Raccoons visit every night, and practice forms of mayhem and destruction. (I suspect it is required education for all young raccoons.)
There are days when chaos doesn't rattle my cage, but there are other days when it doesn't take much to make me feel fragile. And close to a tipping point. This is one of those days. So I stand, cursing delinquent rodents, just to hear my voice bounce around in the Fir trees behind my house. (Yes, I know that raccoons are not rodents, but they are next of kin in my book.)
I was fixing the stream bed (a true case of futility or hopefulness, given the reality that my work will be undone sometime later tonight), when Zach asks me what I'm doing.
"Fixing stuff," I tell him.
Then I add some unpleasant things about our furry visitors, cast aspersions about their species in general, grumble about how little fun I am having, how this wasn't on my agenda for the day, and how my life has been most assuredly inconvenienced.
"But dad," Zach tells me, "everybody has raccoons in their life."
Kids. Go figure.
I laugh and decide to keep rearranging rocks.
And it hits me that life is complicated enough. We don't need to add more pressure by parsing the categories. Because when we do, we live segmented.
You know, this is me, living inconvenienced.
Now this is me, really living life.
This is me, stuck in cleanup-life time.
Now this is me, in celebrate-life time.
This is me, in manage pain time.
Now this is me, in healing and moving past pain time.

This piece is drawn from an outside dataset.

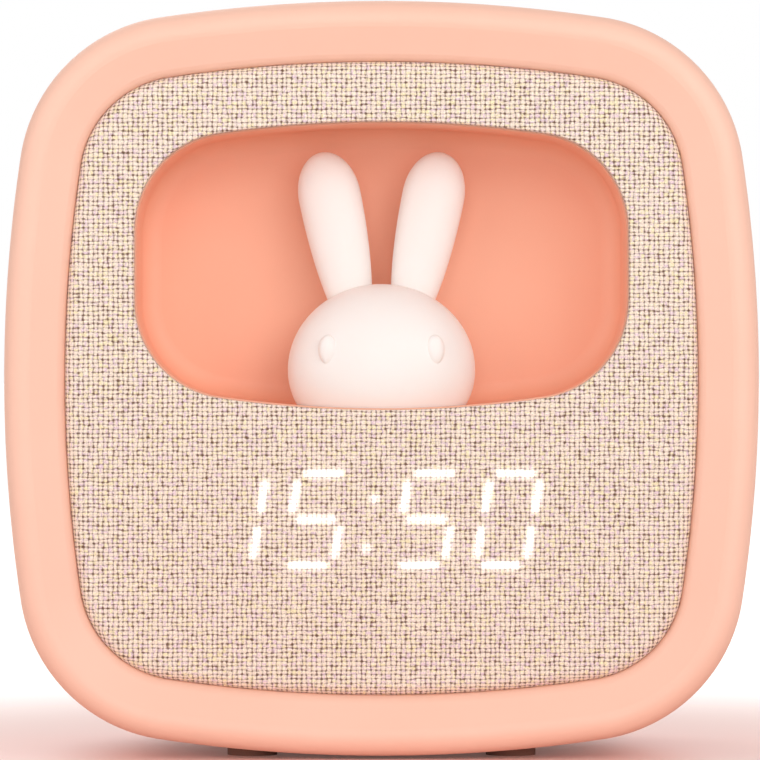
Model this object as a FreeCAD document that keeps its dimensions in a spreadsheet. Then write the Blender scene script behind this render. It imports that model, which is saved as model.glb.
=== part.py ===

It is as if we are living two different lives. If only one would end, for the other one to begin.
It is no wonder we are always looking toward tomorrow. Perhaps I am waiting to finish the inconvenienced part, in order to get on with the good stuff. As a result, I am not present for whatever my life holds today, especially the parts of life I didn't sign up for.
Sabbath Moment friends have been gracious with prayers and well wishes, and I am grateful. A few have reminded me that pain is, in fact, my teacher. I am slowly absorbing that reality. (But it doesn't stop me from wishing that the class times were shorter.)
"When I get to heaven," someone told me about finding freedom from the inconveniences in their life.
"Good luck with that," I told him. "But I'm pretty sure that if you can't celebrate life here, you'll be hard pressed to learn how to boogie there."
Or to put it another way; if we can't see God here, how will we recognize God when we are there?
Ignatian spirituality talks about "seeing God in all things."
This theory was tested just the other night in my car, driving southwest at sunset time. At one point the road offered a perfect frame for the evening pageant. The sun, as it seems to do every night, pauses just above the horizon, a kind of benediction on the day.
I have heard people say (about conversations or trips or interactions), "I may not get a chance to do (or see or enjoy) that ever again."
Okay, I tell myself, it's time to pull over on this island road and savor the sunset miracle (just because it is daily, doesn't make it less of a miracle does it?) As the sun disappears, it's as if a detonation of color is released and the western sky is satiated with shades and layers of tangerine.
No, it doesn't get any better than this. But if I 'fess up, I was tempted to file it away, treating it like any number of not-to-miss moments. We can't just take delight and let it be, can we?
Our internal scorekeeper feels compelled to have the final word. And it's no wonder that so many moments get buried, or worse, chastised for not measuring up. ("That was an okay sunset...")
When life does turn left or the raccoons plague, we give way to our segmented self, afraid to embrace the moment unless... we deserve it, or will fully utilize it, or not waste it. And if all else fails, we do our best to tidy it up and tone down the sadness. I do believe that our scorekeeper could use a week off.
I can't guess what kind of raccoons you are tussling. But I'm sure that you are. What to do? You can laugh and decide to keep rearranging rocks. Or try this solution offered by a creative islander. (Posted this week on our local version of Craigslist.) Help Needed: Remove raccoons for Dutch Apple PIE! There is a family of raccoons living in my neighbor's laurel hedge (tall) bordering my property and they are causing a ruckus all night long very near my house, getting on the roof (I think), etc. When I turn on the light I can see them peeking out of the Laurel. If someone can come trap and remove them or find another way to get rid of them, I will bake you an amazing Dutch Apple Pie (or two)!
No, we may never pass this way again. And I doubt that any of my traps will keep the racoons away for good, but I'm sure it's still worth a conversation and a bite or two of Dutch Apple Pie.
Life is this simple: We are living in a world that is absolutely transparent and the divine is shining through it all the time.